Highlights were too numerous to list – but the whooshing jet sound at the start of Back In The USSR had the hairs on the back of my neck standing to attention. Live And Let Die‘s firework n flames display almost set fire to the same hairs a few minutes later. Even the toasted cheese on top – a pipe band marching on halfway through Mull Of Kintyre was gobsmackingly magic. The whole thing finished with the Sgt Peppers reprise before segueing into The End, complete with drum solos, rocktastic duelling guitars (no bass, as you’ll see from the video clip below – weirdly I had to upload it to YouTube before I could show it here) and the final harmonies from a croaking Paul McCartney. Really, this show was over the top brilliant. But, if you’ve read this far you knew that already.

 

And in the end, the love you take is equal to the love you make

Hard-to-find

I’d imagined, like, a string quartet after the second verse y’know.

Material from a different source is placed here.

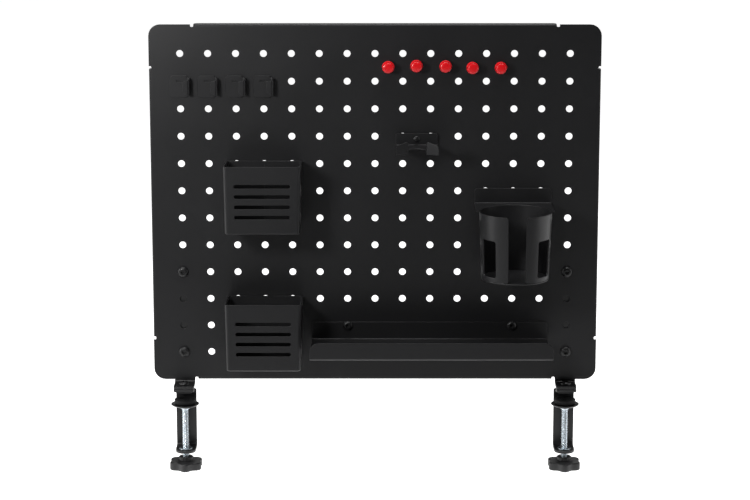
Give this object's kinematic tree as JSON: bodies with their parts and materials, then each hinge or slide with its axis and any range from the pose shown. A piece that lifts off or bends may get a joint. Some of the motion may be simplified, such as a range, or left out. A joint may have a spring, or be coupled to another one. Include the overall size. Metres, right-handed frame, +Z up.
{
  "type": "pegboard tool wall",
  "caption": "Black perforated steel panel on two screw clamps for a desk edge, with slotted bins, a cup holder, a tray, a forked hanger, cable clips and magnets.",
  "frame": {"origin": "midway between the two clamps, on the panel's front face, at the height of the desk top (underside of the upper clamp pads)", "axes": "+X to the right seen from the front, +Y from the front face towards the back, +Z up"},
  "size_m": [0.4124, 0.0929, 0.4184],
  "materials": {
    "powder_coat": "fine-textured semi-matt black powder coat",
    "clamp_paint": "smooth semi-gloss black",
    "black_fastener": "black oxide",
    "zinc_plate": "bright zinc plate",
    "nickel_plate": "nickel plate",
    "knob_plastic": "moulded black nylon",
    "black_rubber": "matt black rubber",
    "red_plastic": "glossy moulded red"
  },
  "bodies": {
    "root": {"peg_panel": "powder_coat", "flange_top": "powder_coat", "flange_bottom": "powder_coat", "flange_left": "powder_coat", "flange_right": "powder_coat", "upright_left": "clamp_paint", "clamp_frame_left": "clamp_paint", "jaw_pad_left": "black_rubber", "foot_screw_left": "black_fastener", "panel_screw_left_row9": "black_fastener", "panel_nut_left_row9": "black_fastener", "panel_screw_left_row12": "black_fastener", "panel_nut_left_row12": "black_fastener", "threaded_bush_left": "zinc_plate", "upright_right": "clamp_paint", "clamp_frame_right": "clamp_paint", "jaw_pad_right": "black_rubber", "foot_screw_right": "black_fastener", "panel_screw_right_row9": "black_fastener", "panel_nut_right_row9": "black_fastener", "panel_screw_right_row12": "black_fastener", "panel_nut_right_row12": "black_fastener", "threaded_bush_right": "zinc_plate", "tray": "powder_coat", "tray_screw_left": "black_fastener", "tray_screw_right": "black_fastener", "tray_nut_left": "black_fastener", "tray_nut_right": "black_fastener"},
    "bin_upper": {"bin_upper": "powder_coat"},
    "bin_lower": {"bin_lower": "powder_coat"},
    "cup_holder": {"cup_bracket": "powder_coat", "cup_shell": "powder_coat", "cup_floor": "powder_coat"},
    "twin_hanger": {"hanger_tab_strip": "powder_coat", "hanger_fork": "powder_coat", "hanger_rivet": "black_fastener"},
    "clip_1": {"cable_clip_1": "powder_coat"},
    "clip_2": {"cable_clip_2": "powder_coat"},
    "clip_3": {"cable_clip_3": "powder_coat"},
    "clip_4": {"cable_clip_4": "powder_coat"},
    "magnet_1": {"magnet_disc_1": "nickel_plate", "magnet_cap_1": "red_plastic"},
    "magnet_2": {"magnet_disc_2": "nickel_plate", "magnet_cap_2": "red_plastic"},
    "magnet_3": {"magnet_disc_3": "nickel_plate", "magnet_cap_3": "red_plastic"},
    "magnet_4": {"magnet_disc_4": "nickel_plate", "magnet_cap_4": "red_plastic"},
    "magnet_5": {"magnet_disc_5": "nickel_plate", "magnet_cap_5": "red_plastic"},
    "clamp_left_press": {"pressure_disc_left": "clamp_paint", "pressure_puck_left": "black_rubber"},
    "clamp_left_screw": {"clamp_screw_left": "zinc_plate", "clamp_knob_left": "knob_plastic"},
    "clamp_right_press": {"pressure_disc_right": "clamp_paint", "pressure_puck_right": "black_rubber"},
    "clamp_right_screw": {"clamp_screw_right": "zinc_plate", "clamp_knob_right": "knob_plastic"}
  },
  "joints": [
    {"name": "bin_upper_lift", "type": "slide", "parent": "root", "child": "bin_upper", "axis": [0, 0, 1], "range_m": [0, 0.0031]},
    {"name": "bin_lower_lift", "type": "slide", "parent": "root", "child": "bin_lower", "axis": [0, 0, 1], "range_m": [0, 0.0031]},
    {"name": "cup_holder_lift", "type": "slide", "parent": "root", "child": "cup_holder", "axis": [0, 0, 1], "range_m": [0, 0.0031]},
    {"name": "twin_hanger_lift", "type": "slide", "parent": "root", "child": "twin_hanger", "axis": [0, 0, 1], "range_m": [0, 0.0031]},
    {"name": "clip_1_lift", "type": "slide", "parent": "root", "child": "clip_1", "axis": [0, 0, 1], "range_m": [0, 0.0031]},
    {"name": "clip_2_lift", "type": "slide", "parent": "root", "child": "clip_2", "axis": [0, 0, 1], "range_m": [0, 0.0031]},
    {"name": "clip_3_lift", "type": "slide", "parent": "root", "child": "clip_3", "axis": [0, 0, 1], "range_m": [0, 0.0031]},
    {"name": "clip_4_lift", "type": "slide", "parent": "root", "child": "clip_4", "axis": [0, 0, 1], "range_m": [0, 0.0031]},
    {"name": "magnet_1_pull", "type": "slide", "parent": "root", "child": "magnet_1", "axis": [0, -1, 0], "range_m": [0, 0.03]},
    {"name": "magnet_2_pull", "type": "slide", "parent": "root", "child": "magnet_2", "axis": [0, -1, 0], "range_m": [0, 0.03]},
    {"name": "magnet_3_pull", "type": "slide", "parent": "root", "child": "magnet_3", "axis": [0, -1, 0], "range_m": [0, 0.03]},
    {"name": "magnet_4_pull", "type": "slide", "parent": "root", "child": "magnet_4", "axis": [0, -1, 0], "range_m": [0, 0.03]},
    {"name": "magnet_5_pull", "type": "slide", "parent": "root", "child": "magnet_5", "axis": [0, -1, 0], "range_m": [0, 0.03]},
    {"name": "clamp_left_travel", "type": "slide", "parent": "root", "child": "clamp_left_press", "axis": [0, 0, 1], "range_m": [-0.0375, 0.004]},
    {"name": "clamp_left_turn", "type": "hinge", "parent": "clamp_left_press", "child": "clamp_left_screw", "pos_m": [-0.1778, -0.0015, -0.04], "axis": [0, 0, 1], "range_deg": [-13510, 1455]},
    {"name": "clamp_right_travel", "type": "slide", "parent": "root", "child": "clamp_right_press", "axis": [0, 0, 1], "range_m": [-0.0375, 0.004]},
    {"name": "clamp_right_turn", "type": "hinge", "parent": "clamp_right_press", "child": "clamp_right_screw", "pos_m": [0.1778, -0.0015, -0.04], "axis": [0, 0, 1], "range_deg": [-13510, 1455]}
  ],
  "couplings": [
    {"joint": "clamp_left_turn", "follows": "clamp_left_travel", "rad_per_m": 6283.2},
    {"joint": "clamp_right_turn", "follows": "clamp_right_travel", "rad_per_m": 6283.2}
  ]
}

If only I’d had these tracks in 1989! Round about then I taped Paul McCartney‘s MTV Unplugged off the telly and must have watched it about a million times. Well, at least 30. The bit I kept going back to was where he played ‘Blackbird’‘ (or ‘Blackboard‘ as he referred to it on the programme. Ho ho.). I slowly but surely worked out how he played it by freeze-framing the trickier parts, playing the mirror image of what south paw McCartney was playing and rewinding it as soon as the song had finished. I’d then play along to it with my vinyl copy of The White Album on my stereo.

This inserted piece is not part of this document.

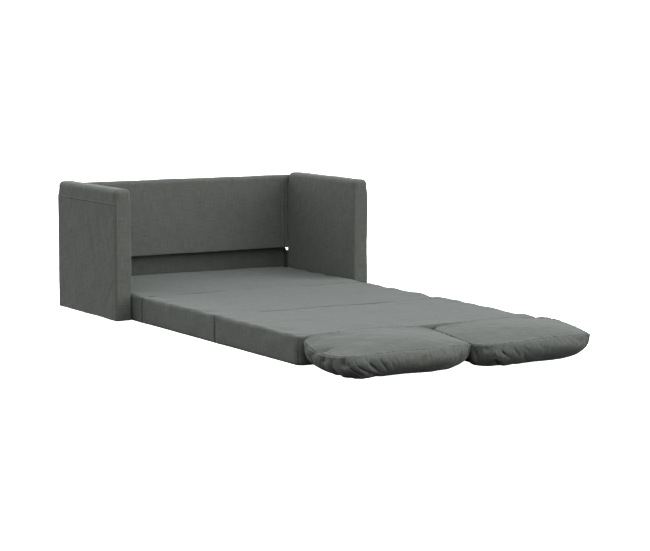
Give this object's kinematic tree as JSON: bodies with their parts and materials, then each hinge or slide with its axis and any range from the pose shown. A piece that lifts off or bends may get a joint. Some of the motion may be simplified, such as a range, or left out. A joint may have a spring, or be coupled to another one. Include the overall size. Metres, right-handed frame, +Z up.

The cover of my White Album technically isn’t white. The bottom left-hand corner and the inner gatefold has a distinct beige look about it. Probably because I pissed on it during the night after my 18th birthday. But that’s another story. Anyway. Freeze-framing and rewinding videos followed by carefully dropping and lifting record player needles at the right points on a record made learning this song a labour of love for me. Kids nowadays have it easy. Whomp ‘Sweet Child O’ Mine’ onto the iPod docking station, fire up UltimateGuitar.com and there it is, 300+ tabs of the same song, all slightly different, mostly all good. In my day you had to earn your guitar stripes. Tsk.

“Tsk!”

When they first started playing guitar, McCartney and George Harrison both learnt to play Bach‘s Bouree in E minor so that they could show off at parties. Looking for some post-Pepper inspiration, McCartney was staying at his farm on the Mull of Kintyre and wrote ‘Blackbird‘ after playing about with Bach’s tune. According to Philip Norman’s book ‘Shout!‘, later that same day he played it to the fans who were waiting outside the gates of his house. 

“A few of us were there. We had the feeling something was going to happen. Paul didn’t take the Mini inside the way he usually did – he parked it on the road and he and Linda walked right past us. They went inside and we stood there, watching different lights in the house go on and off.

In the end, the light went on in the Mad Room, at the top of the house, where he kept all his music stuff and his toys. Paul opened the window and called out to us, ‘Are you still down there?’ ‘Yes,’ we said. He must have been really happy that night. He sat on the window sill with his acoustic guitar and sang Blackbird to us as we stood down there in the dark.”  Fan Margo Stevens, quoted by Philip Norman in ‘Shout!’

It’s been said that the lyrics are about the civil rights movement in America and the struggle for equality. Or it might just be about a wee bird that McCartney saw in his garden one summer’s morning in 1968. Without wanting to sound too glib about it, as a guitar player it was always the finger picking and overall sound of the record that grabbed me.

McCartney and his Martin D28, Abbey Road June 11th 1968

These days, Blackbird has become my Bach and it can now be yours. What you have is a hassle-free way of learning ‘Blackbird”. The tab taken from The Beatles Complete Scores is here, in word document form. And below you have 10 or so in-the-studio crystal clear versions of ‘Blackbird’. Some fast, some slow, some with fluffed lines, some that stop short. There’s some rudimentary piano clanging on one take. There’s also the odd bit of studio chatter between Paul and George Martin. Occasionaly there’s a third voice. That’s a slightly fed-up John Lennon, taking a break from putting together ‘Revolution 9’ in the studio next door.

Blackbird 1

Blackbird 2

Blackbird 3

Blackbird 4

Blackbird 5

Blackbird 6

Blackbird 7

Blackbird 8

Blackbird 9

Blackbird 10

Blackbird 11

All tracks are taken from a Beatles bootleg called ‘Gone Tomorrow, Here Today‘ and were recorded at Abbey Road Studio 2 on June 11th and July 29th 1968, and at Trident Studios on August 28th and 29th 1968. None of the tracks on my bootleg sleeve are marked as being a particular take, so I can’t be any more precise about their origin than that. But this is a good way to learn the song – it’s essentially a work-in-progress session. McCartney repeats the trickier parts and plays it again and again and again, honing it to perfection. Anyway. Take the tab, download the tracks and play along. You’ll have it mastered in no time. You’ll need to add your own foot taps and bird noises. Party piece ahoy!